Hoisington knew that Toole was a suspect in the murder of Adam Walsh, of course, but he had no idea of the details of Toole’s confessions. Everything that Toole was recounting to him sounded like the stuff of a nightmare.

“Why did you keep the head?” Hoisington heard himself asking.

Toole glanced at him as if he were explaining why you’d duck under cover when it started to rain. He’d already sodomized Adam’s body, he told Hoisington. “I was going to have sex with the head later on.”

As a cop, Hoisington had heard his fair share, but Toole’s offhand declaration was enough to make his stomach heave. With great relief he saw an obviously irritated Hoffman leading his group back toward the van.

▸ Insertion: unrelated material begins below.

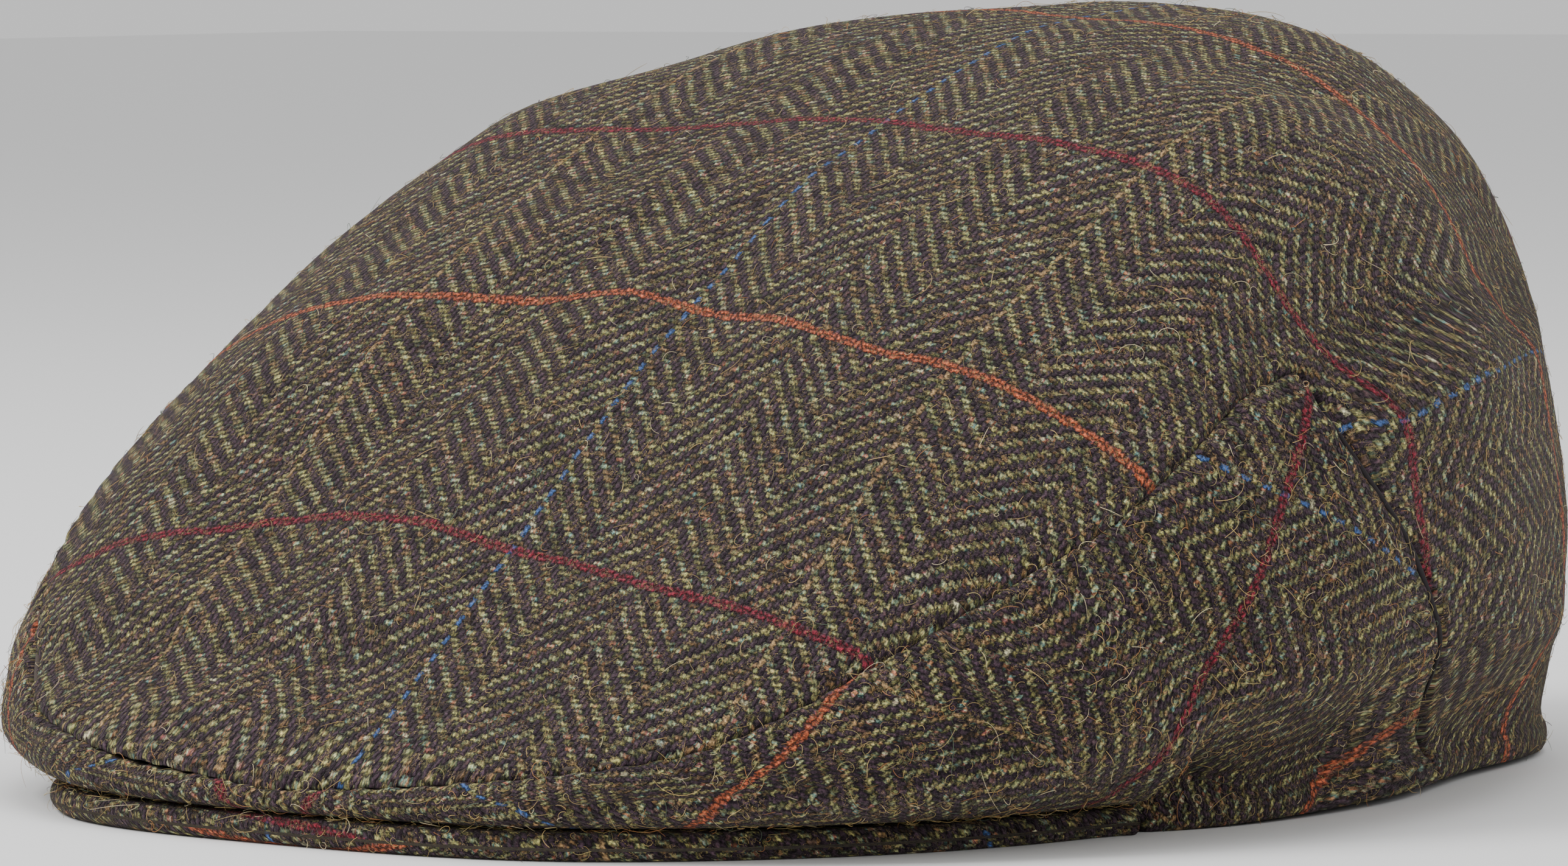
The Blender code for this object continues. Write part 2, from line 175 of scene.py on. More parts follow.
# Cloth, in millimetres: pitch of the yarns and counts of yarns
WARP_PITCH = 0.973
WEFT_PITCH = 0.925
COLUMN_ENDS = 14
WARP_CELL = 56
WEFT_CELL = 54
BLUE_X = 12.5
CHECK_LENGTH = 49.95  # millimetres from one crosswise line to the next
RED_Y = -88.0
SIDE_SLANT = 33.0
SECTION_ROOT = -0.040  # height of the line that the sections' rays start from, in metres
FRONT_FAN_Y = -0.088  # the sections fan out in front of this place, in metres
BACK_FAN_Y = 0.040  # and behind this one
FAN_RADIUS = 0.9 * CROWN_HEIGHT


def columns(table):
    rows = np.array(table[1:], float)
    return dict(zip(table[0], rows.T))


SECTION = columns(SECTIONS)
TUCK = columns(TUCKS)
CREST_LINE = columns(CREST)
FRONT_LINE = columns(FRONT_SEAM)
REAR_LINE = columns(REAR_SEAM)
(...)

“We can’t see anything over there,” Hoffman grumbled as he climbed in, waving vaguely toward the tangle of vines and underbrush on the far side of the guardrail. He slapped at a mosquito on his neck, one of a cloud that followed him through the opened door. It had been more than two years, the hot and frustrated detectives reasoned, as they piled back into the van. A jungle could spring up around here in that amount of time. Heavy equipment would have to be brought in.

Meantime, Hoffman declared, Toole could show them where he’d disposed of the head. Sure, Toole assured them. It wasn’t far, no more than ten minutes from where they were parked.

Hoisington piloted them back down the rocky trail, then waited for a break in the traffic to pull back on the highway. It wasn’t like they’d pulled off into a paved rest area where there was some nicely banked reentry road. The very maneuver to regain the highway in a sluggish nine-passenger van was not without risk. Some hopped-up kid in a fast car comes up too quickly behind them, they’d all be toast. And all because of a scumbag like Toole? What a way to go.

Still, Hoisington managed it without incident, and had hardly got them back up to cruising speed when Toole called out again, this time near mile marker 130. The group exited the van at roadside this time, and Toole directed them a few yards eastward to the bank of a nearby canal, where a wooden dock jutted out over the water. He’d walked out onto the dock there and thrown the head into the water, Toole said.